* Start DATASET EXCERPTS *

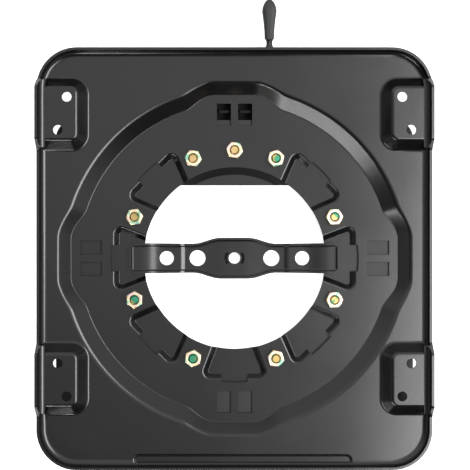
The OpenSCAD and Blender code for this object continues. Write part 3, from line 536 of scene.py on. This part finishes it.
def strap_skin():
    """The underside and outside of the tray as a grid of quads."""
    flat = STRAP_REACH - STRAP_BEND
    turns = [math.pi / 2 * i / 6 for i in range(1, 7)]
    along = [(x, 0.0, "flat") for x in np.linspace(-flat, flat, 161)]
    ends = [(flat + STRAP_BEND * math.sin(b), STRAP_BEND * (1 - math.cos(b)), "end") for b in turns]
    ends.append((STRAP_REACH, STRAP_RISE, "end"))
    along = [(-x, z, k) for x, z, k in reversed(ends)] + along + ends
    across = [(s, 0.0, 0.0, "flat") for s in np.linspace(-1, 1, 15)]
    sides = [(1, STRAP_BEND * math.sin(b), STRAP_BEND * (1 - math.cos(b)), "side") for b in turns]
    sides.append((1, STRAP_BEND, STRAP_RISE, "side"))
    across = [(-s, -y, z, k) for s, y, z, k in reversed(sides)] + across + sides
    skin = bmesh.new()
    grid = {}
    for i, (x, up, kind) in enumerate(along):
        base_x = max(-flat, min(flat, x))
        half = softened(STRAP_SIDE, base_x, SOFT_REACH) - STRAP_BEND
        in_crease = CREASE_FROM < abs(base_x) < CREASE_TO
        z0 = softened(STRAP_PATH, base_x, CREASE_REACH if in_crease else SOFT_REACH)
        for j, (s, y, z, side_kind) in enumerate(across):
            if kind == "end" and side_kind == "side":
                continue
            grid[i, j] = skin.verts.new((x * MM, (s * half + y) * MM, (z0 + up + z) * MM))
    for i in range(len(along) - 1):
        for j in range(len(across) - 1):
            keys = [(i, j), (i, j + 1), (i + 1, j + 1), (i + 1, j)]
            if all(k in grid for k in keys):
                skin.faces.new([grid[k] for k in keys])
    return from_bmesh("strap", skin)


def curved_slot(inner_r, inner_spread, outer_r, outer_spread, bottom, top):
    """Tool for a slot that curves round the axis, with its spreads in degrees to each side."""
    turns = [(inner_r, a) for a in range(inner_spread, -inner_spread - 1, -4)]
    turns += [(outer_r, a) for a in range(-outer_spread, outer_spread + 1, 3)]
    arc = [(r * math.cos(math.radians(a)), r * math.sin(math.radians(a))) for r, a in turns]
    return loft([lift(arc, bottom), lift(arc, top)])


def strap_tray():
    """The skin thickened inwards, with its holes punched."""
    tray = strap_skin()
    wall = tray.modifiers.new("sheet", "SOLIDIFY")
    wall.thickness = STRAP * MM
    wall.offset = -1
    wall.use_even_offset = True
    combine(tray, [], "UNION")
    below, above = 5, 30
    tools = [cylinder(x, 0, below, above, r, 64) for x, r in STRAP_HOLES]
    tools += [turned(curved_slot(8.55, 44, 11.45, 33, below, above), side) for side in (0, 180)]
    return combine(tray, tools, "DIFFERENCE")


cross_strap = sharpen(strap_tray(), 40)
cross_strap.name = "cross_strap_tray"
finish_edges(cross_strap, 0.3, 2, 50)
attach(cross_strap, "turntable")
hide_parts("cross_strap")
print("strap:", [round(v / MM, 1) for v in cross_strap.dimensions], "mm")

# %% [markdown]
# ## The clamp ring
# A flat steel ring under the recess floors. Behind its straight edge it is pressed down like a
# saucer, and that sloping wall is the black crescent over the grey segment in the middle hole; its
# black is painted shade, a darker and duller finish on the wall.
# The same section function draws the wall, and a straight block cuts the edge.

# %% Clamp ring
RING_T, RING_R, RING_HOLE_R, RING_CHORD = 3.5, 155.0, 106.5, 83.0
SAUCER_R, SAUCER_RUN, SAUCER_DEPTH = 95.5, 7.5, 6.0


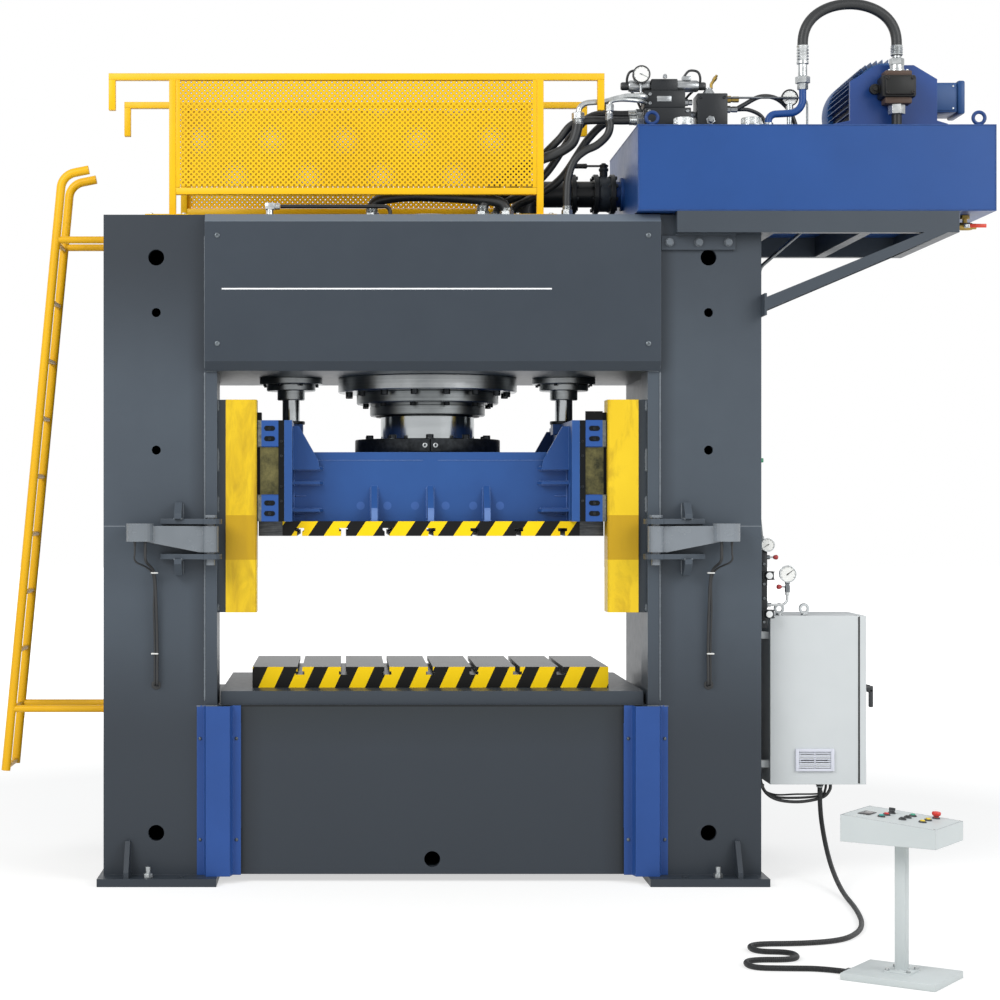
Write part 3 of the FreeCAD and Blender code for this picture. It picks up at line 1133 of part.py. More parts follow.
def cabinet():
    """Sheet-steel cabinet open towards its door, with mounting plate, brackets and eyebolts."""
    t = CABINET_SHEET
    body = box(CABINET_LEFT, CABINET_RIGHT, CABINET_FRONT, CABINET_BACK, CABINET_BOTTOM, CABINET_TOP)
    body = body.cut(box(CABINET_LEFT + t, CABINET_RIGHT + 1, CABINET_FRONT + t, CABINET_BACK - t,
                        CABINET_BOTTOM + t, CABINET_TOP - t))
    vent_x = CABINET_LEFT + 140
    vent_z = CABINET_BOTTOM + 76
    window = box(vent_x + 31, vent_x + 181, CABINET_FRONT - 15, CABINET_FRONT + t + 1, vent_z + 23,
                 vent_z + 100)
    body = body.cut(window)
    pieces = [body]
    pieces.append(box(CABINET_LEFT + t, CABINET_LEFT + t + 4, CABINET_FRONT + 30, CABINET_BACK - 30,
                      CABINET_BOTTOM + 50, CABINET_TOP - 50))
    for back, rise, h in ((95, 729, 90), (95, 599, 90), (275, 709, 160), (95, 299, 200), (285, 339, 140)):
        y = CABINET_FRONT + back
        z = CABINET_BOTTOM + rise
        pieces.append(box(CABINET_LEFT + t + 4, CABINET_LEFT + 110, y, y + 130, z, z + h))
    vent = box(vent_x, vent_x + 213, CABINET_FRONT - 14, CABINET_FRONT, vent_z, vent_z + 122)
    vent = vent.cut(box(vent_x + 16, vent_x + 197, CABINET_FRONT - 15, CABINET_FRONT - 4, vent_z + 14,
                        vent_z + 108))
    pieces.append(vent.cut(window))
    for i in range(6):
        z = vent_z + 19 + i * 15
        pieces.append(box(vent_x + 16, vent_x + 197, CABINET_FRONT - 9, CABINET_FRONT - 5, z, z + 7))
    for z in (CABINET_BOTTOM + 90, CABINET_TOP - 130):
        for y in (CABINET_FRONT + 40, CABINET_BACK - 80):
            pieces.append(box(COLUMN_OUT, CABINET_LEFT, y, y + 40, z, z + 40))
    for x, y in ((CABINET_LEFT + 60, CABINET_FRONT + 60), (CABINET_LEFT + 200, CABINET_FRONT + 60)):
        pieces.append(lifting_eye(x, y, CABINET_TOP, 56, 32))
    pieces.append(stub(GLAND_X, GLAND_Y, CABINET_BOTTOM - GLAND_LENGTH, CABINET_BOTTOM, 36))
    for z in (CABINET_BOTTOM + 140, CABINET_TOP - 190):
        bracket = box(CABINET_RIGHT - 20, HINGE_X, CABINET_BACK, HINGE_Y + 8, z, z + 24)
        knuckle = stub(HINGE_X, HINGE_Y, z, z + 24, HINGE_PIN + 10)
        bore = upright(HINGE_X, HINGE_Y, z - 1, z + 25, HINGE_PIN + 2 * PIVOT_CLEARANCE)
        pieces.append(bracket.fuse(knuckle).cut(bore))
    whole = fuse(pieces)
    edge = box(CABINET_RIGHT, CABINET_RIGHT + 60, CABINET_FRONT, CABINET_BACK, CABINET_BOTTOM,
               CABINET_TOP)
    return whole.cut(edge)


def cabinet_door():
    """Folded door pan with its two hinge pins and the bore of the handle's spindle."""
    t = CABINET_SHEET
    x0 = CABINET_RIGHT + DOOR_GAP
    x1 = x0 + DOOR_THICK
    pan = box(x0, x1, CABINET_FRONT, CABINET_BACK - 2, CABINET_BOTTOM, CABINET_TOP)
    pan = pan.cut(box(x0 - 1, x1 - t, CABINET_FRONT + t, CABINET_BACK - 2 - t, CABINET_BOTTOM + t,
                      CABINET_TOP - t))
    pieces = [pan]
    for z in (CABINET_BOTTOM + 140, CABINET_TOP - 190):
        pieces.append(upright(HINGE_X, HINGE_Y, z - 8, z + 30, HINGE_PIN))
        wing = box(HINGE_X - 6, x1 - 4, CABINET_BACK - 4, HINGE_Y + 4, z + 25, z + 34)
        pieces.append(wing)
    door = fuse(pieces)
    return door.cut(rod((x1 - t - 1, HANDLE_Y, HANDLE_Z), (x1 + 1, HANDLE_Y, HANDLE_Z),
                        20 + 2 * PIVOT_CLEARANCE))


def door_handle():
    """Swing handle: spindle through the door, rosette and a cranked lever hanging down."""
    face = CABINET_RIGHT + DOOR_GAP + DOOR_THICK
    spindle = rod((face - 20, HANDLE_Y, HANDLE_Z), (face, HANDLE_Y, HANDLE_Z), 20)
    rosette = faceted((face, HANDLE_Y, HANDLE_Z), (face + 34, HANDLE_Y, HANDLE_Z), 38)
    lever = box(face + 22, face + 36, HANDLE_Y - 13, HANDLE_Y + 13, HANDLE_Z - 105, HANDLE_Z + 13)
    return fuse([spindle, rosette, lever])


# ---- Push-button console ---------------------------------------------------------------------
CONSOLE_WIDTH = 340.0
CONSOLE_LENGTH = 430.0
CONSOLE_SLOPE = math.degrees(math.atan((CONSOLE_BACK_HEIGHT - CONSOLE_FRONT_HEIGHT) / CONSOLE_LENGTH))
CONSOLE_TOP = CONSOLE_LOW + (CONSOLE_BACK_HEIGHT + CONSOLE_FRONT_HEIGHT) / 2
BUTTON = 22.0
COLLAR = 31.0
COLLAR_HEIGHT = 6.0
BUTTON_GAP = 0.4
# Places on the sloping top, from its middle: right and back.
BUTTONS = {"teal_button": (-60.0, 70.0), "red_button": (0.0, 70.0),
           "first_black_button": (-45.0, -20.0), "second_black_button": (18.0, -20.0),
           "green_button": (80.0, -20.0), "first_yellow_button": (-30.0, -105.0),
           "second_yellow_button": (38.0, -105.0)}
SELECTOR_PLACE = (64.0, 70.0)
ESTOP_PLACE = (118.0, -112.0)
CONSOLE_GLAND_SHIFT = -60.0
CONSOLE_GLAND_Z = 14.0


def to_console(shape):
    """Turn and move a shape from the console's own axes to its place on the floor."""
    placed = shape.copy()
    placed.rotate(V(0, 0, 0), V(0, 0, 1), CONSOLE_TURN)
    placed.translate(V(CONSOLE_X, CONSOLE_Y, 0))
    return placed


def on_slope(shape):
    """Tilt a shape from a flat top at z = 0 to the console's sloping top."""
    placed = shape.copy()
    placed.rotate(V(0, 0, 0), V(1, 0, 0), CONSOLE_SLOPE)
    placed.translate(V(0, 0, CONSOLE_TOP))
    return placed


def console_base():
    """Base plate, square post and head plate of the console, with the conduit's gland."""
    base = box(-CONSOLE_WIDTH / 2 - 5, CONSOLE_WIDTH / 2 + 5, -CONSOLE_LENGTH / 2, CONSOLE_LENGTH / 2,
               0, CONSOLE_BASE_HEIGHT)
    half = CONSOLE_POST / 2
    post = box(-half, half, -half, half, CONSOLE_BASE_HEIGHT, CONSOLE_LOW)
    foot = box(-half - 22, half + 22, -half - 22, half + 22, CONSOLE_BASE_HEIGHT, CONSOLE_BASE_HEIGHT + 8)
    back = CONSOLE_LENGTH / 2
    gland = box(CONSOLE_GLAND_SHIFT - CONSOLE_GLAND_Z, CONSOLE_GLAND_SHIFT + CONSOLE_GLAND_Z, back,
                back + GLAND_LENGTH, 0, 2 * CONSOLE_GLAND_Z)
    return to_console(fuse([base, post, foot, gland]))


def console_box():
    """Sheet box with a sloping top, the collars of its controls and the display frame."""
    half = CONSOLE_LENGTH / 2
    t = 2.0

    def wedge(inset):
        low = CONSOLE_LOW + inset
        front = CONSOLE_LOW + CONSOLE_FRONT_HEIGHT - inset
        back = CONSOLE_LOW + CONSOLE_BACK_HEIGHT - inset
        return plate_yz([(-half + inset, low), (-half + inset, front), (half - inset, back),
                         (half - inset, low)], -CONSOLE_WIDTH / 2 + inset, CONSOLE_WIDTH / 2 - inset)

    shell = wedge(0).cut(wedge(t))
    for x, y in list(BUTTONS.values()) + [SELECTOR_PLACE, ESTOP_PLACE]:
        collar = stub(x, y, -1, COLLAR_HEIGHT, COLLAR)
        shell = shell.fuse(on_slope(collar))
        if (x, y) == SELECTOR_PLACE:
            hole = upright(x, y, -10, COLLAR_HEIGHT + 1, BUTTON + 2 * BUTTON_GAP)
        else:
            hole = stub(x, y, -10, COLLAR_HEIGHT + 1, BUTTON + 2 * BUTTON_GAP)
        shell = shell.cut(on_slope(hole))
    display = box(-76, 14, 122, 172, -0.5, 3)
    return to_console(shell.fuse(on_slope(display)).removeSplitter())


def push_button(x, y):
    body = stub(x, y, -14, COLLAR_HEIGHT + BUTTON_TRAVEL + 1, BUTTON)
    return to_console(on_slope(body))


def estop_button():
    x, y = ESTOP_PLACE
    z = COLLAR_HEIGHT + BUTTON_TRAVEL + 4
    stem = stub(x, y, -14, z, BUTTON)
    head = [stub(x, y, z, z + 4, 34), stub(x, y, z + 4, z + 14, 40), stub(x, y, z + 14, z + 18, 32)]
    return to_console(on_slope(fuse([stem] + head)))


def selector_knob():
    x, y = SELECTOR_PLACE
    stem = upright(x, y, -14, COLLAR_HEIGHT + 10, BUTTON)
    bar = box(x - 5, x + 5, y - 14, y + 14, COLLAR_HEIGHT + SKIN_GAP, COLLAR_HEIGHT + 20)
    return to_console(on_slope(stem.fuse(bar)))


# ---- Conduit from the cabinet to the console -------------------------------------------------
# Route by hand: down from the cabinet's gland, over the floor in two loose folds, to the console.
CONDUIT_POINTS = [
    (2175, -525, 500), (2175, -525, 385), (2178, -600, 250), (2176, -760, 125), (2168, -985, 50),
    (2155, -1230, 18), (2140, -1480, 14), (2110, -1740, 14), (2070, -1975, 14), (2000, -2195, 14),
    (1880, -2385, 14), (1675, -2462, 14), (1413, -2470, 14), (1405, -2646, 14), (1590, -2656, 14),
    (1582, -2830, 14), (1330, -2822, 14), (1322, -2998, 14), (1497, -3012, 14), (1643, -3017, 14)]


def conduit_end():
    """The point where the conduit meets its gland on the console's base."""
    end = to_console(Part.Vertex(CONSOLE_GLAND_SHIFT, CONSOLE_LENGTH / 2 + GLAND_LENGTH,
                                 CONSOLE_GLAND_Z))
    return (end.Point.x, end.Point.y, end.Point.z)


def conduit():
    points = CONDUIT_POINTS + [conduit_end()]
    solid = tube(points, CONDUIT, 0.0, TUBE_SIDES, BEND_STEP / 2)
    length = route(points, 0).Length
    report_bends(points)
    print("conduit length", round(length), "volume ratio",
          round(solid.Volume / (math.pi * CONDUIT ** 2 / 4 * length), 4))
    return solid


def report_bends(points):
    """Print the runs, turns and bend radii of the conduit's route."""
    pts = [V(*p) for p in points]
    radii = []
    for before, corner, after in zip(pts, pts[1:], pts[2:]):
        half = (math.pi - (before - corner).getAngle(after - corner)) / 2
        shorter = min((before - corner).Length, (after - corner).Length)
        radii.append(0.45 * shorter / math.tan(half))
    runs = [(b - a).Length for a, b in zip(pts, pts[1:])]
    print("conduit bend radii", [round(r) for r in radii])
    print("conduit runs", [round(r) for r in runs])


# ---- All pieces ------------------------------------------------------------------------------
both("column", column())
nodes["crown"] = crown()
nodes["crown_cover"] = crown_cover()
nodes["bed"] = bed()
nodes["bolster"] = bolster()
both("corner_guard", corner_guard())
rails = guide_rails()
nodes["guide_rails"] = Part.makeCompound([rails, mirror_x(rails)])
nodes["main_cylinder"] = main_cylinder()
nodes["cylinder_gland"] = cylinder_gland()
nodes["left_return_cylinder"] = return_cylinder(-RETURN_X)
nodes["right_return_cylinder"] = return_cylinder(RETURN_X)
nodes["frame_bolts"] = frame_bolts()

nodes["slide"] = slide()
nodes["platen"] = platen()
nodes["gibs"] = gibs()
nodes["ram"] = ram()
nodes["ram_clamp"] = ram_clamp()
nodes["return_rods"] = return_rods()

both("swing_arm", swing_arm())
both("arm_cables", arm_cables())

nodes["ladder"] = ladder()
nodes["front_railing"] = railing(RAILING_FRONT_Y, -1)
nodes["rear_railing"] = railing(RAILING_REAR_Y, 1)

nodes["tank"] = tank()
nodes["tank_frame"] = tank_frame()
nodes["tank_fittings"] = tank_fittings()
nodes["drain_valve"] = drain_valve()
nodes["drain_lever"] = drain_lever()
nodes["suction_line"] = suction_line()
nodes["butterfly_lever"] = butterfly_lever()

nodes["pump_mount"] = pump_mount()
nodes["motor"] = motor()
nodes["pump"] = pump()
nodes["pump_hose"] = pump_hose()
nodes["oil_pipes"] = Part.makeCompound([oil_pipes(), tank_gauge()])
nodes["valve_block"] = valve_block()
nodes["crown_hoses"] = Part.makeCompound([valve_hoses(), crown_pipes()])

nodes["gauge_panel"] = gauge_panel()
nodes["upper_gauge_knob"] = knob(STACK_RIGHT + 18, KNOB_Y, UPPER_KNOB_Z, 1)
nodes["lower_gauge_knob"] = knob(BIG_GAUGE_X - 15, KNOB_Y, LOWER_KNOB_Z, -1)
nodes["tank_gauge_knob"] = knob(TANK_GAUGE_X + 15, TANK_GAUGE_Y, TANK_TOP + TANK_KNOB_RISE, 1)

nodes["cabinet"] = cabinet()
nodes["cabinet_door"] = cabinet_door()
nodes["door_handle"] = door_handle()

nodes["console_base"] = console_base()
nodes["console_box"] = console_box()
for name, (x, y) in BUTTONS.items():
    nodes[name] = push_button(x, y)
nodes["estop_button"] = estop_button()
nodes["selector_knob"] = selector_knob()
nodes["conduit"] = conduit()

for name, shape in nodes.items():
    shape.exportStep("parts/" + name + ".step")
print(len(nodes), "nodes")
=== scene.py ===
import math

import bmesh
import bpy
from mathutils import Matrix, Vector


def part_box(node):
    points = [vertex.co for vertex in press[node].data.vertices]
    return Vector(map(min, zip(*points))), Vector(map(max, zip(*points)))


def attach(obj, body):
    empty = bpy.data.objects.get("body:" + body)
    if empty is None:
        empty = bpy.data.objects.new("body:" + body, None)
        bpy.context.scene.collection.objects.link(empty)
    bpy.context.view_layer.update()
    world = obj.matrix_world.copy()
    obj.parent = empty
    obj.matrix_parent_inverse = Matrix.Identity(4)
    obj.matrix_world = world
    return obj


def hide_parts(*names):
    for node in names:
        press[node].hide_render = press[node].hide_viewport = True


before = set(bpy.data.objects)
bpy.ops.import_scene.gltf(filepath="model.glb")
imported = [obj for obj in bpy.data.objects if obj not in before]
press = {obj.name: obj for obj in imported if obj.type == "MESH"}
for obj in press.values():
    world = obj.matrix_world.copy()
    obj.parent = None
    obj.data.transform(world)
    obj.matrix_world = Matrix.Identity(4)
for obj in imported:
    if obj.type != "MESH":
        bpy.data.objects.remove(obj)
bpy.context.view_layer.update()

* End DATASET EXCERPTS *

Give back exactly the lines from the line that has "for name, shape" to the line that has "obj.parent = empty", both included, and leave out all others.

#### [THE SOLUTION]
for name, shape in nodes.items():
    shape.exportStep("parts/" + name + ".step")
print(len(nodes), "nodes")
=== scene.py ===
import math

import bmesh
import bpy
from mathutils import Matrix, Vector


def part_box(node):
    points = [vertex.co for vertex in press[node].data.vertices]
    return Vector(map(min, zip(*points))), Vector(map(max, zip(*points)))


def attach(obj, body):
    empty = bpy.data.objects.get("body:" + body)
    if empty is None:
        empty = bpy.data.objects.new("body:" + body, None)
        bpy.context.scene.collection.objects.link(empty)
    bpy.context.view_layer.update()
    world = obj.matrix_world.copy()
    obj.parent = empty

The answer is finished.